OFFICE MARKET: Much like the residential sector, Doha’s commercial real estate segment has historically been concentrated in the city centre, on the A and B Ring Roads, as well as Grand Hamad Avenue. Since the 1990s, however, demand has increasingly shifted towards the West Bay and Diplomatic Districts, and while some firms have reported an ongoing oversupply of office space, availability is shrinking fast as the state welcomes an influx of foreign firms in the wake of large infrastructure projects under QNV 2030.

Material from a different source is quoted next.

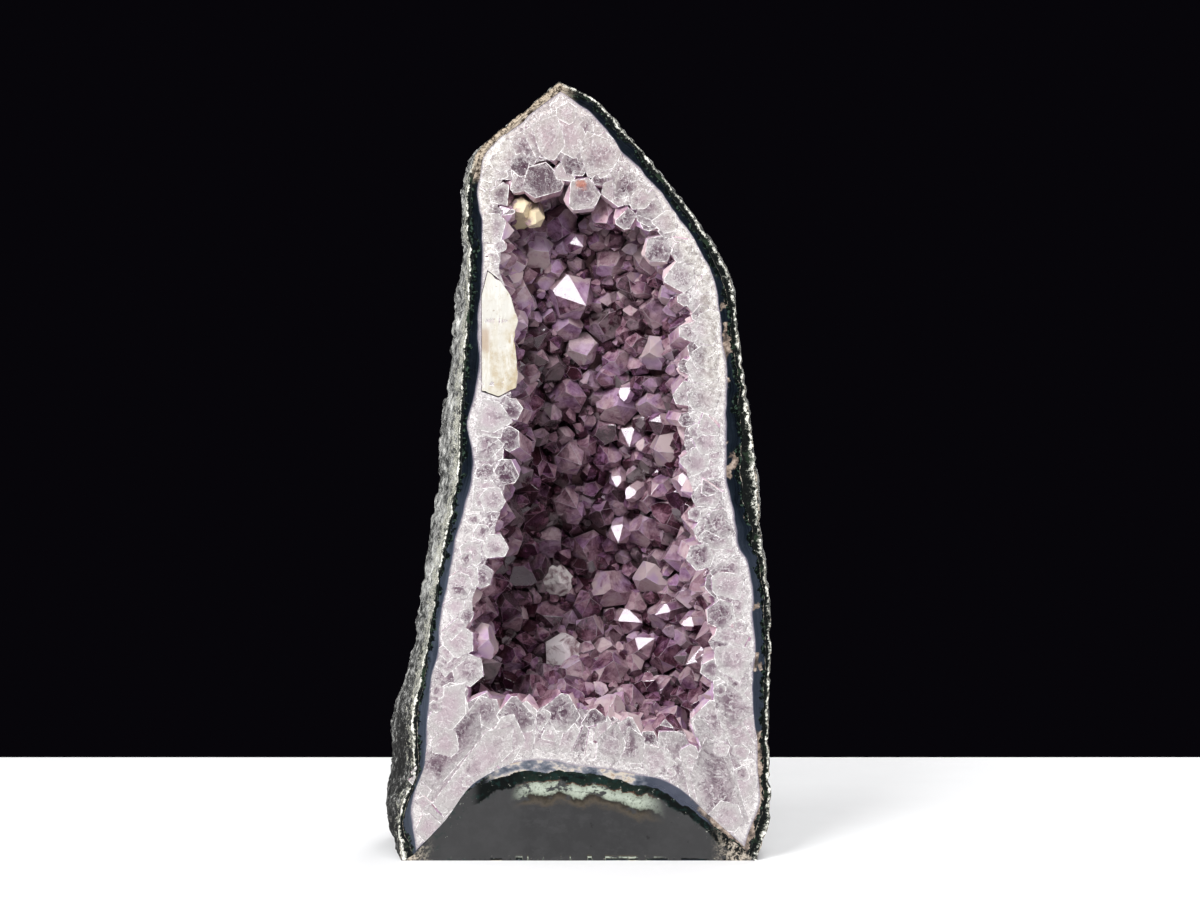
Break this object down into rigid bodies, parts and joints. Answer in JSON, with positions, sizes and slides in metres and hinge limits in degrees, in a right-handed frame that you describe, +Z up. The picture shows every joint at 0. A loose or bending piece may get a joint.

Colliers International estimated grade-A office supply in Doha at 2.5m sq metres at the end of 2013. DTZ reports that an additional 300,000 sq metres of new stock will come on-line in West Bay and the Marina District in Lusail in 2015, noting that the market also offers 134,000 sq metres of vacant prime accommodation. Still, many stakeholders agree that commercial oversupply is not as extensive as visibly empty office floors would indicate; Colliers International projects cumulative demand to rise to 3.4m sq metres by 2019, while DTZ projects that average office rental rates will continue to increase into 2015, from present levels of around QR250 ($69) per sq metre.
OUTLOOK: With the market now officially recovered from the financial crisis, real estate in Qatar is poised to remain on an upward trajectory well beyond 2015. Although rental and land price inflation pose challenges to future growth, legislative reforms aimed at avoiding the pitfalls of an overheated market should help keep the industry on a steady path.
New segments such as property management services like those requested by Lusail’s developers, are also expected to expand. “For facility and property management firms to truly thrive in Qatar, building owners must recognise these services as investments that prolong building life spans and add value to the project,” Abdulla Jobara Al Rumaihi, CEO of Waseef, told OBG.